The provisions of our certificate of incorporation and bylaws could have the effect of discouraging others from attempting hostile takeovers and, as a consequence, might also inhibit temporary fluctuations in the market price of our common stock that often result from actual or rumored hostile takeover attempts. These provisions might also have the effect of preventing changes in our management. It is possible that these provisions could make it more difficult to accomplish transactions that stockholders might otherwise deem to be in their best interests.
Corporate Opportunity
Our certificate of incorporation provides that no officer or director of ours who is also an officer, director, employee, managing director or other affiliate of our Sponsors will be liable to us or our stockholders for breach of any fiduciary duty by reason of the fact that any such individual directs a corporate opportunity to our Sponsors instead of us, or does not communicate information regarding a corporate opportunity to us that the officer, director, employee, managing director or other affiliate has directed to our Sponsors.
Limitations of Liability, Indemnification and Advancement
Our certificate of incorporation and bylaws provide that we will indemnify and advance expenses to our directors and officers, and may indemnify and advance expenses to our employees and other agents, to the fullest extent permitted by Delaware law, which prohibits our certificate of incorporation from limiting the liability of our directors for the following:
If Delaware law is amended to authorize corporate action further eliminating or limiting the personal liability of a director, then the liability of our directors will be eliminated or limited to the fullest extent permitted by Delaware law, as so amended. Our certificate of incorporation does not eliminate a director's duty of care and, in appropriate circumstances, equitable remedies, such as injunctive or other forms of non-monetary relief, remain available under Delaware law. This provision also does not affect a director's responsibilities under any other laws, such as the federal securities laws or other state or federal laws. Under our certificate of incorporation and bylaws, we are also empowered to purchase insurance on behalf of any person whom we are required or permitted to indemnify.

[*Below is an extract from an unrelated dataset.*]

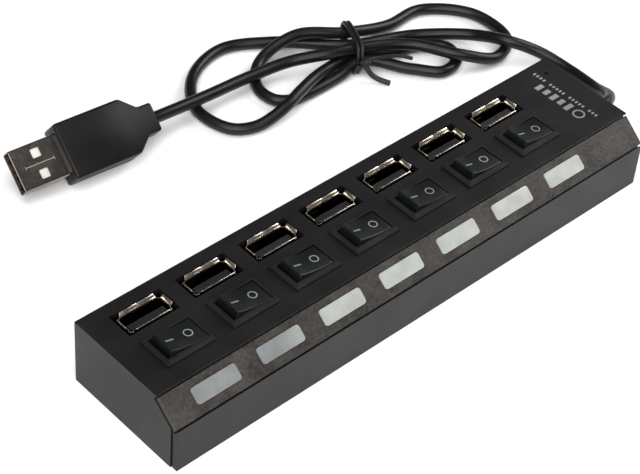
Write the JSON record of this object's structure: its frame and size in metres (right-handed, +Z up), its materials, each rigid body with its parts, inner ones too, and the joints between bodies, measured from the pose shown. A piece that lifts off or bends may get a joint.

In addition to the indemnification and advancement of expenses required in our certificate of incorporation and bylaws, we have entered into indemnification agreements with each of our current directors and executive officers. These agreements provide for the indemnification of, and the advancement of expenses to, such persons for all reasonable expenses and liabilities, including attorneys' fees, judgments, fines and settlement amounts, incurred in connection with any action or proceeding brought against them by reason of the fact that they are or were serving in such capacity. We believe that these charter and bylaw provisions and indemnification agreements are necessary to attract and retain qualified persons as directors and officers. We also maintain directors' and officers' liability insurance.
12
The limitation of liability, indemnification and advancement provisions in our certificate of incorporation and bylaws may discourage stockholders from bringing a lawsuit against directors for breach of their fiduciary duties. They may also reduce the likelihood of derivative litigation against directors and officers, even though an action, if successful, might benefit us and our stockholders. A stockholder's investment may be harmed to the extent we pay the costs of settlement and damage awards against directors and officers pursuant to these indemnification provisions. Insofar as indemnification for liabilities arising under the Securities Act may be permitted to our directors, officers and controlling persons pursuant to the foregoing provisions, or otherwise, we have been advised that, in the opinion of the SEC, such indemnification is against public policy as expressed in the Securities Act, and is, therefore, unenforceable. There is no material pending litigation or proceeding naming any of our directors or officers as to which indemnification is being sought, nor are we aware of any material pending or threatened litigation that may result in claims for indemnification or advancement by any director or officer.
Listing
Our Class A common stock is listed on the New York Stock Exchange under the symbol "FND."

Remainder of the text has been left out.